─── PROVIDED DATA
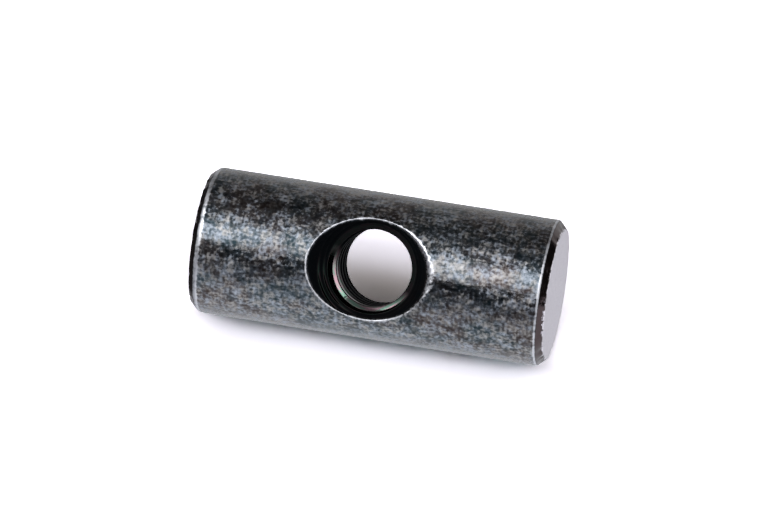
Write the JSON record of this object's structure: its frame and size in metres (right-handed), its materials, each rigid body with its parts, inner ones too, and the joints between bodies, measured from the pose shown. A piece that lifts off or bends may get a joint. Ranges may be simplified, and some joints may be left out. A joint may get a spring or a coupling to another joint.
{
  "type": "cross dowel nut",
  "caption": "Plain steel barrel with chamfered ends and a tapped hole across its middle, countersunk from both sides, for a connector bolt.",
  "frame": {"origin": "centre of the lower end face, which the nut stands on", "axes": "+Z along the barrel's axis, up; the cross hole runs along Y, with the mouth that faces the viewer towards -Y; X across both"},
  "size_m": [0.0098, 0.0098, 0.024],
  "materials": {
    "black_oxide_steel": "tumbled black oxide, worn bright along its edges"
  },
  "bodies": {
    "root": {"cross_dowel": "black_oxide_steel"}
  },
  "joints": []
}
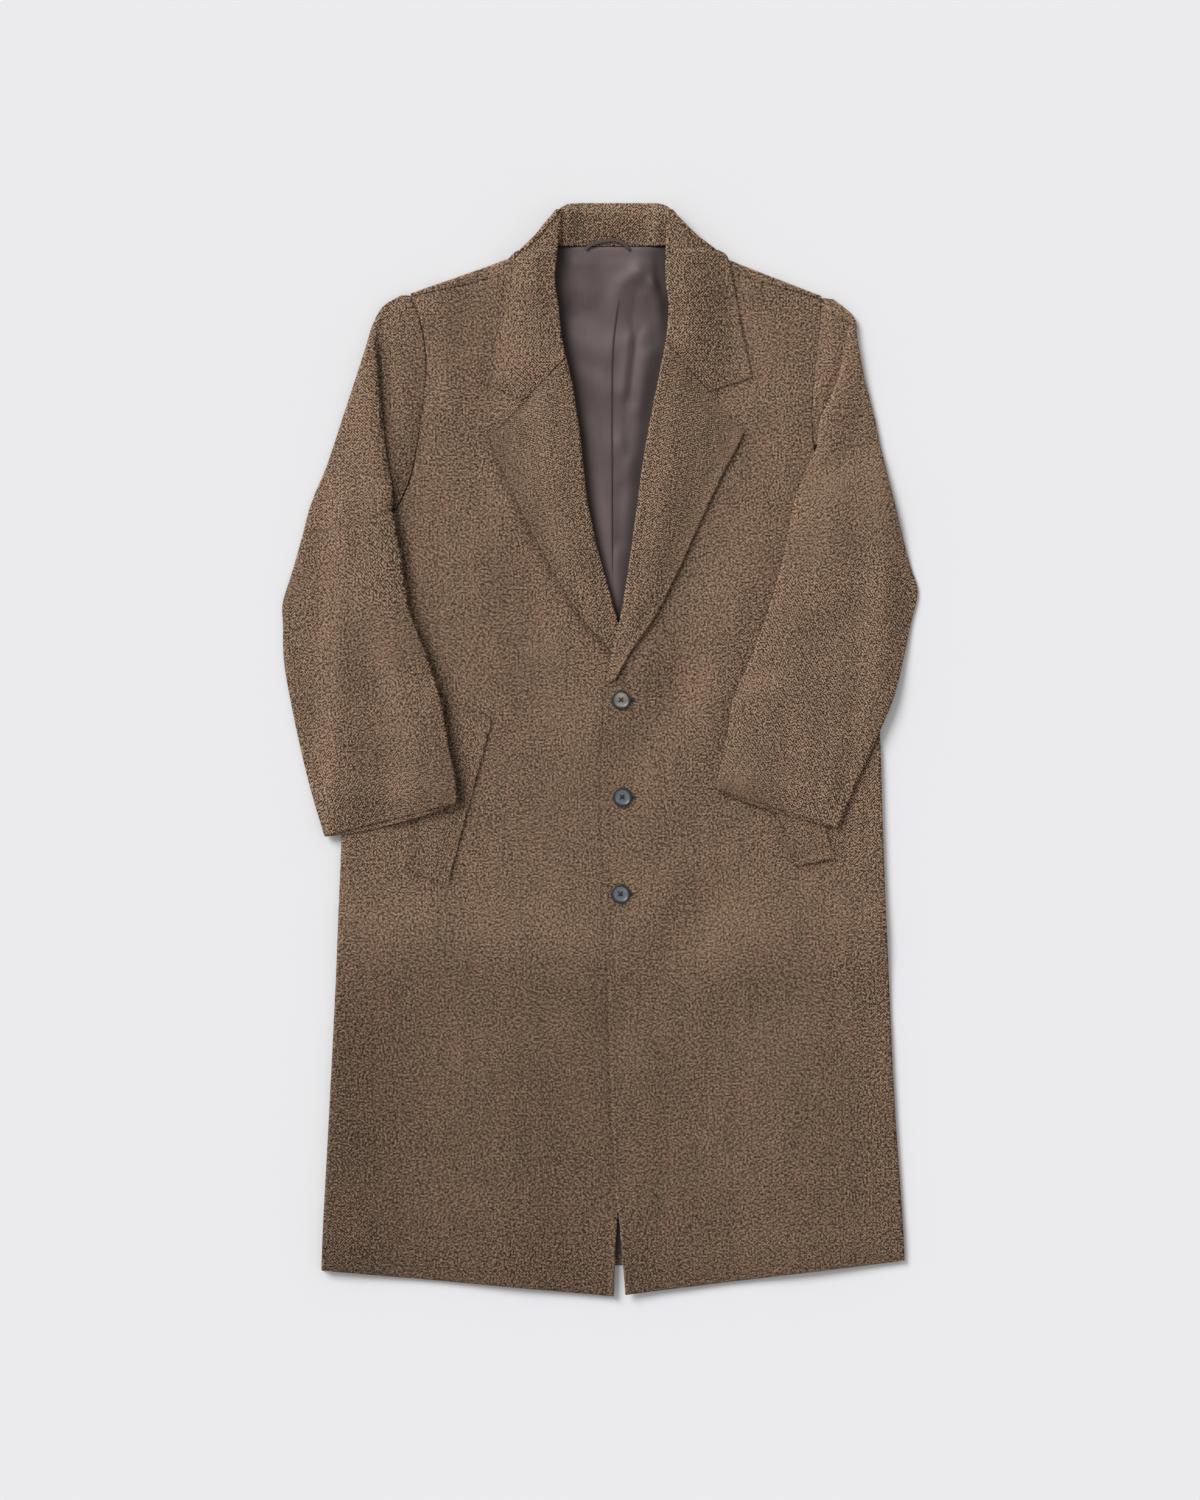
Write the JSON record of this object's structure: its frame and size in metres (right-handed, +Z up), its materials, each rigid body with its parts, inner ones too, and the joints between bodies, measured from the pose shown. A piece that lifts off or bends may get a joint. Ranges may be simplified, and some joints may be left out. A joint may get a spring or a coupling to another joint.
{
  "type": "overcoat",
  "caption": "Long single-breasted wool overcoat with notched lapels, welt pockets and buttons, laid flat on its back with the sleeves folded over the fronts.",
  "frame": {"origin": "on the floor, under the middle of the coat's bounding box", "axes": "+Z up from the floor, +Y towards the collar, +X to the right of someone who looks down at the coat with the collar away from them"},
  "size_m": [0.7301, 1.256, 0.0148],
  "materials": {
    "coating": "matt woven wool coating, brown and taupe mixed yarns",
    "lining": "smooth satin lining, mauve taupe",
    "horn": "dark polished horn-like resin"
  },
  "bodies": {
    "root": {"back_left": "coating", "back_right": "coating", "back_lining": "lining", "front_left": "coating", "front_right": "coating", "lapel_left": "coating", "lapel_right": "coating", "collar": "coating", "sleeve_top_left": "coating", "sleeve_under_left": "coating", "sleeve_top_right": "coating", "sleeve_under_right": "coating", "pocket_welt_left": "coating", "pocket_welt_right": "coating", "hanger_loop": "lining", "button_top": "horn", "button_middle": "horn", "button_bottom": "horn"}
  },
  "joints": []
}
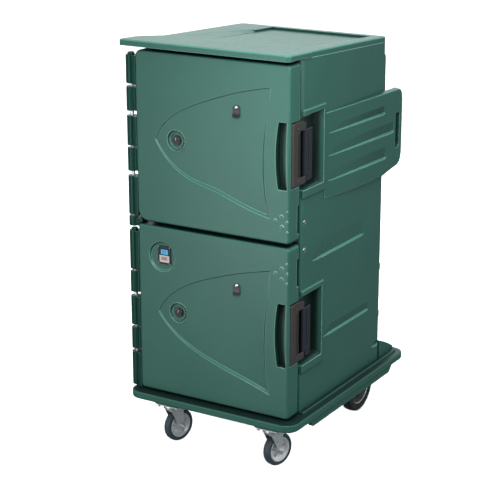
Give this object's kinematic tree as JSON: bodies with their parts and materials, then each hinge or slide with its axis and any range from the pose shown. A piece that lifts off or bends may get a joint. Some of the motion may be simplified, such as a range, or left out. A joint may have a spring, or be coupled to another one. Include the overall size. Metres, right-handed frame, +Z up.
──────
> [TASK GOAL]: Quote the whole listing above, leaving nothing out.

> [THE RESPONSE]:
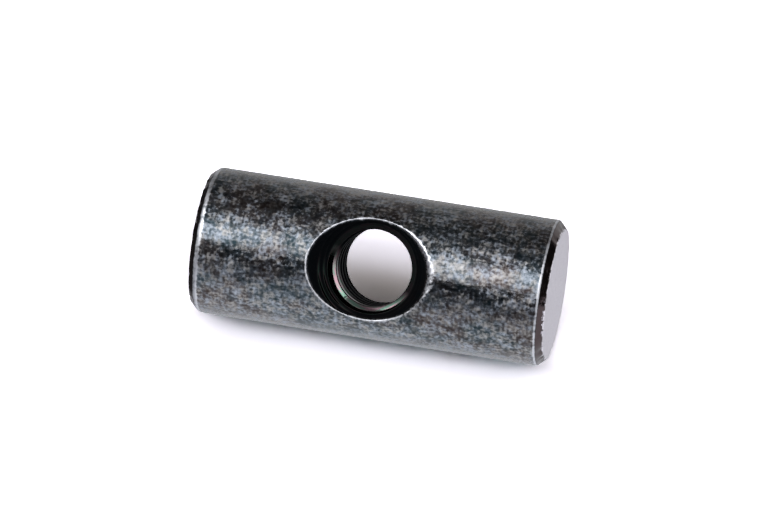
Write the JSON record of this object's structure: its frame and size in metres (right-handed), its materials, each rigid body with its parts, inner ones too, and the joints between bodies, measured from the pose shown. A piece that lifts off or bends may get a joint. Ranges may be simplified, and some joints may be left out. A joint may get a spring or a coupling to another joint.
{
  "type": "cross dowel nut",
  "caption": "Plain steel barrel with chamfered ends and a tapped hole across its middle, countersunk from both sides, for a connector bolt.",
  "frame": {"origin": "centre of the lower end face, which the nut stands on", "axes": "+Z along the barrel's axis, up; the cross hole runs along Y, with the mouth that faces the viewer towards -Y; X across both"},
  "size_m": [0.0098, 0.0098, 0.024],
  "materials": {
    "black_oxide_steel": "tumbled black oxide, worn bright along its edges"
  },
  "bodies": {
    "root": {"cross_dowel": "black_oxide_steel"}
  },
  "joints": []
}
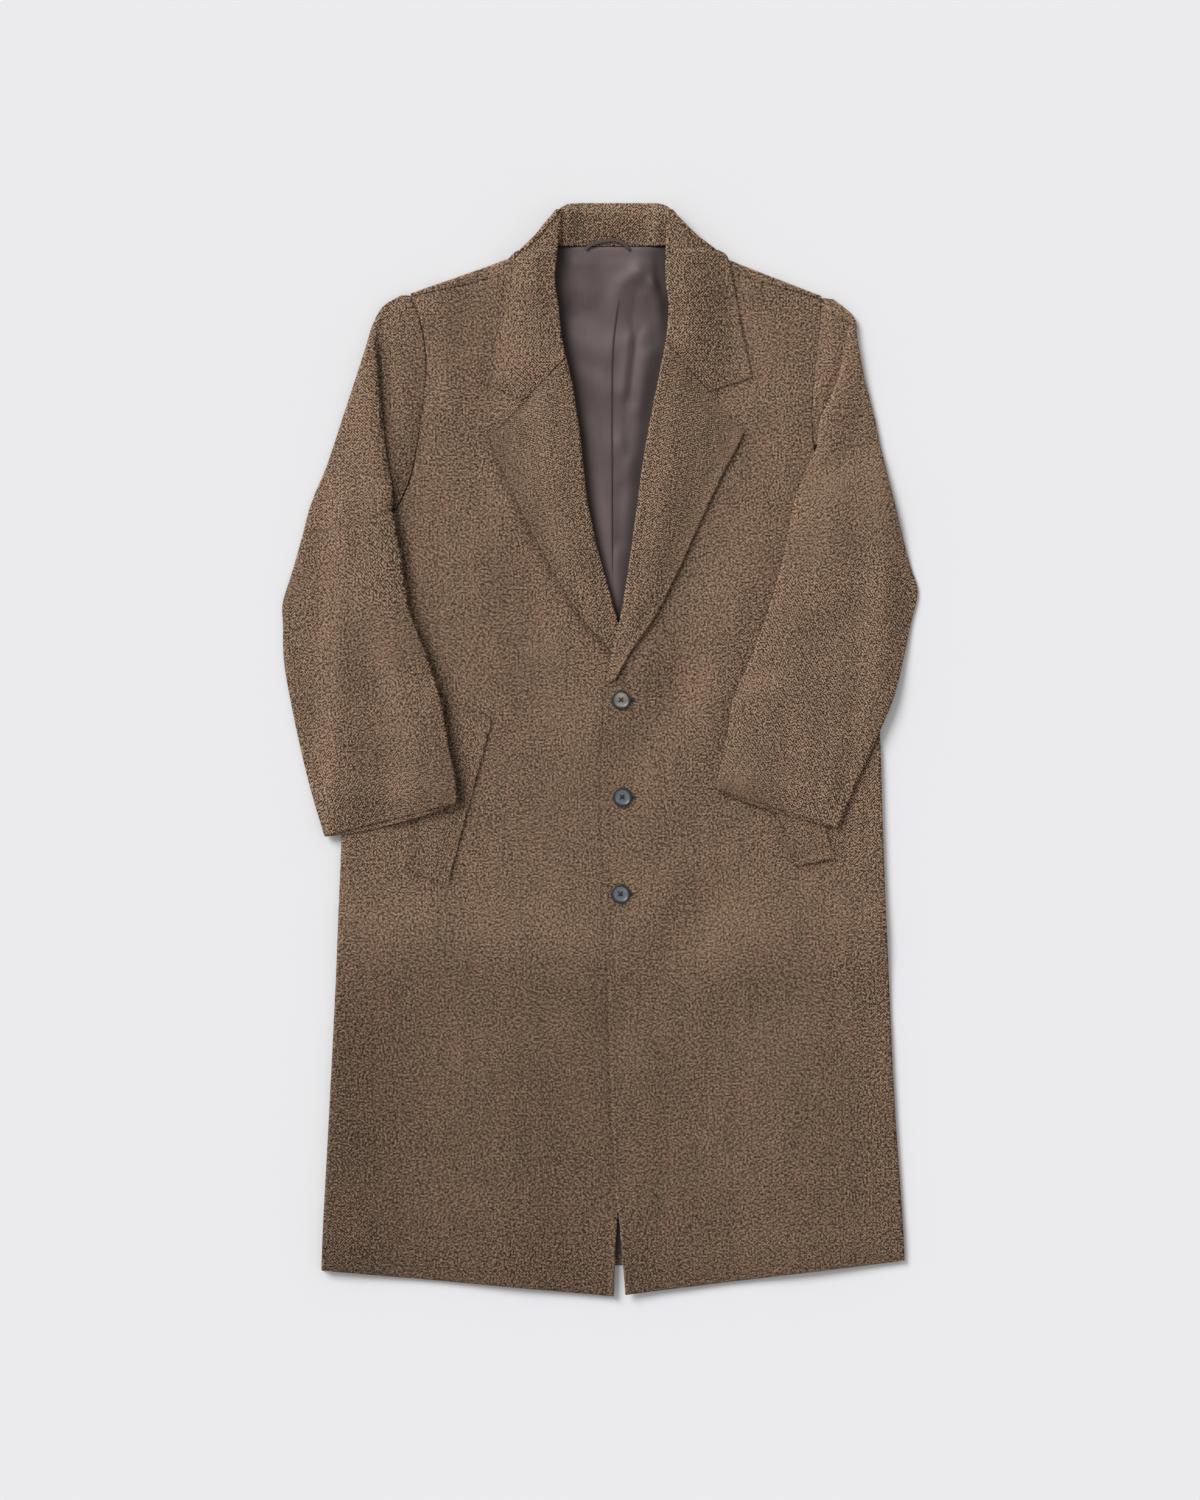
Write the JSON record of this object's structure: its frame and size in metres (right-handed, +Z up), its materials, each rigid body with its parts, inner ones too, and the joints between bodies, measured from the pose shown. A piece that lifts off or bends may get a joint. Ranges may be simplified, and some joints may be left out. A joint may get a spring or a coupling to another joint.
{
  "type": "overcoat",
  "caption": "Long single-breasted wool overcoat with notched lapels, welt pockets and buttons, laid flat on its back with the sleeves folded over the fronts.",
  "frame": {"origin": "on the floor, under the middle of the coat's bounding box", "axes": "+Z up from the floor, +Y towards the collar, +X to the right of someone who looks down at the coat with the collar away from them"},
  "size_m": [0.7301, 1.256, 0.0148],
  "materials": {
    "coating": "matt woven wool coating, brown and taupe mixed yarns",
    "lining": "smooth satin lining, mauve taupe",
    "horn": "dark polished horn-like resin"
  },
  "bodies": {
    "root": {"back_left": "coating", "back_right": "coating", "back_lining": "lining", "front_left": "coating", "front_right": "coating", "lapel_left": "coating", "lapel_right": "coating", "collar": "coating", "sleeve_top_left": "coating", "sleeve_under_left": "coating", "sleeve_top_right": "coating", "sleeve_under_right": "coating", "pocket_welt_left": "coating", "pocket_welt_right": "coating", "hanger_loop": "lining", "button_top": "horn", "button_middle": "horn", "button_bottom": "horn"}
  },
  "joints": []
}
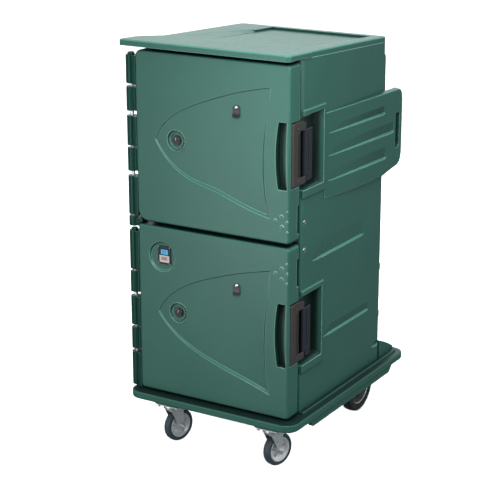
Give this object's kinematic tree as JSON: bodies with their parts and materials, then each hinge or slide with its axis and any range from the pose shown. A piece that lifts off or bends may get a joint. Some of the motion may be simplified, such as a range, or left out. A joint may have a spring, or be coupled to another one. Include the overall size. Metres, right-handed frame, +Z up.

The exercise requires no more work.